Grammys: Alicia Keys Says "We Refuse the Old Systems" Amid Recording Academy Turmoil

"We want to be respected and safe in our diversity. We want to be shifting to realness and inclusivity," said the host while addressing the audience from her piano.

Many who tuned into Sunday's Grammy Awards did so with anticipation to see how music's biggest night would handle the scandal that has embroiled the Recording Academy in the week leading up to its annual telecast.

With the awards show kicking off only hours after the tragic news that NBA legend Kobe Bryant — along with his 13-yeard-old daughter Gianna, and seven others — had died in a helicopter crash in Calabasas, California, Alicia Keys opened the ceremony with an emotional tribute to the 41-year-old former Los Angeles Lakers star while standing in "the house that he built," Staples Center.

After a touching, somber and inspiring opening monologue, the returning Grammys host and 15-time winner took a seat onstage at the piano, where Keys continued to push her message that music is love and has the power to heal through an original medley. Her serenade included a further message about Bryant ("I know how much he loved music. So we’ve got to make this a celebration in his honor") and knocked President Donald Trump and the impeachment news cycle ("Commander in chief, ya’ll get out / Let’s bring Cardi B in ... It’s just too many lies / Too much hate, too much spin / It’s when good people do nothing that the bad guys win").

Keys also addressed the issues plaguing the Recording Academy when she pushed another message about inclusivity.

"I feel the energy of all the beautiful artists in this room," she said from the Grammys stage. "It’s going to be an amazing night. Because it’s a new decade. It’s time for newness. And we refuse the negative energy. We refuse the old systems." In response to cheers from the audience at that thinly veiled line, Keys added, "Feel me on that!"

She continued, "We want to be respected and safe in our diversity. We want to be shifting to realness and inclusivity. So tonight, we want to celebrate the people. The artists that put themselves on the line and share their truth with us."

Keys then called out three of the night's biggest female artists: nominated singers and performers Billie Eilish, Lizzo and Ariana Grande.

"You see us?
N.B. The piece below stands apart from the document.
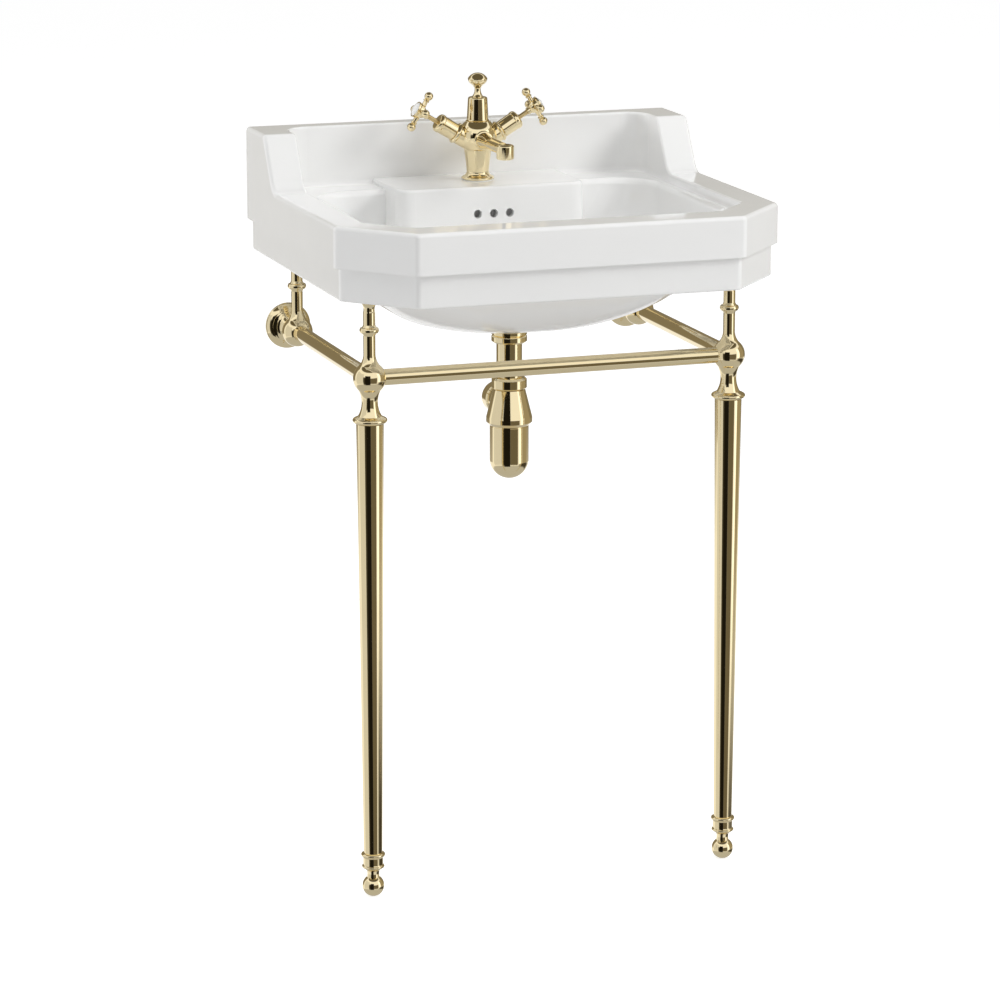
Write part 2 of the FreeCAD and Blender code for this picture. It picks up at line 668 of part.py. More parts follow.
def waste_body():
    """Threaded waste with its flange in the drain seat and overflow slots in its tail."""
    length = FLANGE_TOP - TAIL_END
    outline = [
        (WASTE_BORE_RADIUS, 0), (WASTE_TAIL_RADIUS, 0), (WASTE_TAIL_RADIUS, length - WASTE_FLANGE_THICKNESS),
        (WASTE_FLANGE_RADIUS, length - WASTE_FLANGE_THICKNESS), (WASTE_FLANGE_RADIUS, length - 1),
        (WASTE_FLANGE_RADIUS - 1, length), (WASTE_BORE_RADIUS + 1, length), (WASTE_BORE_RADIUS, length - 1),
    ]
    body = turned(outline, point(0, WASTE_Y, TAIL_END))
    slot_base = BOSS_BOTTOM + BAND_ROUNDING + DUCT_SKIN
    half = OVERFLOW_SLOT_WIDTH / 2
    for k in range(OVERFLOW_SLOTS):
        slot = box((0, -half, 0), (DRAIN_RADIUS, half, OVERFLOW_SLOT_HEIGHT))
        slot.rotate(point(0, 0, 0), UP, 360 / OVERFLOW_SLOTS * k + 90)
        slot.translate(point(0, WASTE_Y, slot_base))
        body = body.cut(slot)
    return body.fuse(cartridge_spider())


def cartridge_spider():
    """Cross bars inside the waste with the socket that holds the click cartridge."""
    height = CARTRIDGE_ARM_WIDTH
    base = TAIL_END
    bars = []
    reach = WASTE_BORE_RADIUS + 1
    for along_x in (True, False):
        x = reach if along_x else CARTRIDGE_ARM_WIDTH / 2
        y = CARTRIDGE_ARM_WIDTH / 2 if along_x else reach
        bars.append(box((-x, WASTE_Y - y, base), (x, WASTE_Y + y, base + height)))
    return bars[0].fuse(bars[1])


def waste_seals():
    """Seal under the flange, seal over the back nut and washer in the union nut."""
    thickness = SEAL_THICKNESS
    tail = WASTE_TAIL_RADIUS
    flange_seal = ring(WASTE_FLANGE_RADIUS - 1, DRAIN_RADIUS, thickness, point(0, WASTE_Y, DRAIN_SEAT))
    under_seal = ring(WASTE_NUT_RADIUS, tail + FIT, thickness, point(0, WASTE_Y, BACK_NUT_TOP))
    washer = ring(tail, WASTE_BORE_RADIUS, thickness, point(0, WASTE_Y, TAIL_END - thickness))
    return {"waste_flange_seal": flange_seal, "waste_under_seal": under_seal, "waste_union_washer": washer}


def round_nut(radius, bore, height, chamfer, base, axis=UP):
    """Round polished nut: a bored disc with chamfered outer edges."""
    return turned([
        (bore, 0), (radius - chamfer, 0), (radius, chamfer), (radius, height - chamfer),
        (radius - chamfer, height), (bore, height),
    ], base, axis)


def waste_back_nut():
    start = point(0, WASTE_Y, BACK_NUT_BOTTOM)
    return round_nut(WASTE_NUT_RADIUS, WASTE_TAIL_RADIUS + FIT, BACK_NUT_THICKNESS, 1.0, start)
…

We’re unstoppable," said Keys. "We get to be who we want to be. We get to be different, we get to be unique, we get to be everything. Right now."

Later in the night when presenting the award for best new artist, Keys' co-presenter Dua Lipa echoed the message: "There are so many stellar female producers, artists, songwriters, engineers. And if you're in the business and you're hiring, raise your sights to the amazing, talented women out there. Because we all deserve a seat at every table."
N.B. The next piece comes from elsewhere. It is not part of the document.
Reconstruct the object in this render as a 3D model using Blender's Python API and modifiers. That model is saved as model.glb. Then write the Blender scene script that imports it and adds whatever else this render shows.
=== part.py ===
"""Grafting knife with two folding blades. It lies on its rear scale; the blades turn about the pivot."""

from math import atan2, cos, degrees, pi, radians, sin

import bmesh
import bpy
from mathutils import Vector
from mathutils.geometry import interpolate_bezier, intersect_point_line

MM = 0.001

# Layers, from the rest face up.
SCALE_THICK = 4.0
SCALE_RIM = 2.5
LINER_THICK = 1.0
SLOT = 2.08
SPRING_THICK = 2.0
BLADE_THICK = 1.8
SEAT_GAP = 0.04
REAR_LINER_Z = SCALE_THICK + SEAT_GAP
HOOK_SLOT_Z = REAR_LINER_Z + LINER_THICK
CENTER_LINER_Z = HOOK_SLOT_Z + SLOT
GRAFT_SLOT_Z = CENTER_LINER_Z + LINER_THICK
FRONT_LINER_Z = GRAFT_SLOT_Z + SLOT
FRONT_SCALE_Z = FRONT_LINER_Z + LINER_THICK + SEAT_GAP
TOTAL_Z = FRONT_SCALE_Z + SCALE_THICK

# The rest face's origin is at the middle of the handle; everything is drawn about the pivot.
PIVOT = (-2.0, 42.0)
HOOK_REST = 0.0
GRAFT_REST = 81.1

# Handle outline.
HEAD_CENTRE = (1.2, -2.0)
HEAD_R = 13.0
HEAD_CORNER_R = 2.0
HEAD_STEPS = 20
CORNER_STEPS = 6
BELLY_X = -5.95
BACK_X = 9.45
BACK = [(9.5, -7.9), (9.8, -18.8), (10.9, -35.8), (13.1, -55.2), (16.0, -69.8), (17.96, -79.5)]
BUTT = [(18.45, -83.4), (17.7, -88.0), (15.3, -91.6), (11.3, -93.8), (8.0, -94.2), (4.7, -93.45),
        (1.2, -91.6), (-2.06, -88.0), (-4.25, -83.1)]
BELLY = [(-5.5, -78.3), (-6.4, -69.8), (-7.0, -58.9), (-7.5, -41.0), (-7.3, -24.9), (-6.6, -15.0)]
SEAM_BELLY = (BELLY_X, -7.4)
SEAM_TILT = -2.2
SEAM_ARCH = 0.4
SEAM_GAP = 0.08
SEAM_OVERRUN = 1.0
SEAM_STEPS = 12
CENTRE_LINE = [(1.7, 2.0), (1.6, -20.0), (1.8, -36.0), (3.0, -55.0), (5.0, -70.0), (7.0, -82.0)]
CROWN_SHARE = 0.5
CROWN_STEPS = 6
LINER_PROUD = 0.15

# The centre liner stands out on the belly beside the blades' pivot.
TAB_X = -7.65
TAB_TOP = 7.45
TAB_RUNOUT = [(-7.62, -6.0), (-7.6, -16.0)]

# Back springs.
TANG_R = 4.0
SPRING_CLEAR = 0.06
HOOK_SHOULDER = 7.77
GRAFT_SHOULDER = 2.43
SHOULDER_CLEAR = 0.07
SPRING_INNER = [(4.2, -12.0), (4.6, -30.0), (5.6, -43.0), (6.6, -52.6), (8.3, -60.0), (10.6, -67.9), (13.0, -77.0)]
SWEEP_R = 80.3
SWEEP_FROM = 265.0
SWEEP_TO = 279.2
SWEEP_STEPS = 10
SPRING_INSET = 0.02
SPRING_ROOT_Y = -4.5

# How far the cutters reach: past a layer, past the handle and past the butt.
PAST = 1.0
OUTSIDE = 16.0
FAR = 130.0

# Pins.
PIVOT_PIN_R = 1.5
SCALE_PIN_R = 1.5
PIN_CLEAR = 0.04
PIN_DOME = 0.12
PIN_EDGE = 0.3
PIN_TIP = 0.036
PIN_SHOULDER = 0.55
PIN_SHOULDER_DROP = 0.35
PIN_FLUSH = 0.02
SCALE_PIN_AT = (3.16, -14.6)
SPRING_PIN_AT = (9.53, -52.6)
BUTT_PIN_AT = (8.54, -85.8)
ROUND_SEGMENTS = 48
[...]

When closing out the show, Keys said, "We got a lot to change, we got a lot to do. Keep speaking the truth."

Ahead of the Grammy Awards, Deborah Dugan — the suspended chief of the National Academy of Recording Arts and Sciences, which puts on the annual music show — on Tuesday filed an explosive 46-page complaint with the Equal Employment Opportunity Commission against the academy after being placed on administrative leave. Her complaint exposed music's biggest night as being allegedly rigged and accused the organization of being a "boys club," and also included claims that she experienced gender bias and sexual harassment throughout her brief tenure.

Dugan doubled down on her claims with back-to-back TV appearances during the week and over the weekend, while her attorneys called for her to be reinstated and for interim CEO and board chair Harvey Mason to step down if the organization is serious about reform. Earlier Sunday, Mason sent a memo to the Academy’s 25,000 members where he stressed the need for change and outlined specific directions that the Academy was taking, including five initiatives based on recommendations from the Diversity Task Force.

Despite her allegations, Dugan said during her visit on Thursday to ABC's Good Morning America that she still planned to tune into Sunday's show and, like Keys, wanted viewers to celebrate the music.

"I'm saying that the system should be transparent and that there are incidents, conflicts of interest, that taint the results," Dugan told host George Stephanopoulos about her claims of a manipulated nominations process. "I hate that I'm in this situation, because I'd much rather be here talking about the artists and the music, but I can't help but say there are conflicts of interest going on."

She then added of her plans to watch: "I worked very hard on the show, and I love the artists that are going to be performing, and I love all those that are nominated that don't get the honor of being on the show."

The 62nd annual Grammy Awards aired live on CBS from Staples Center in Los Angeles.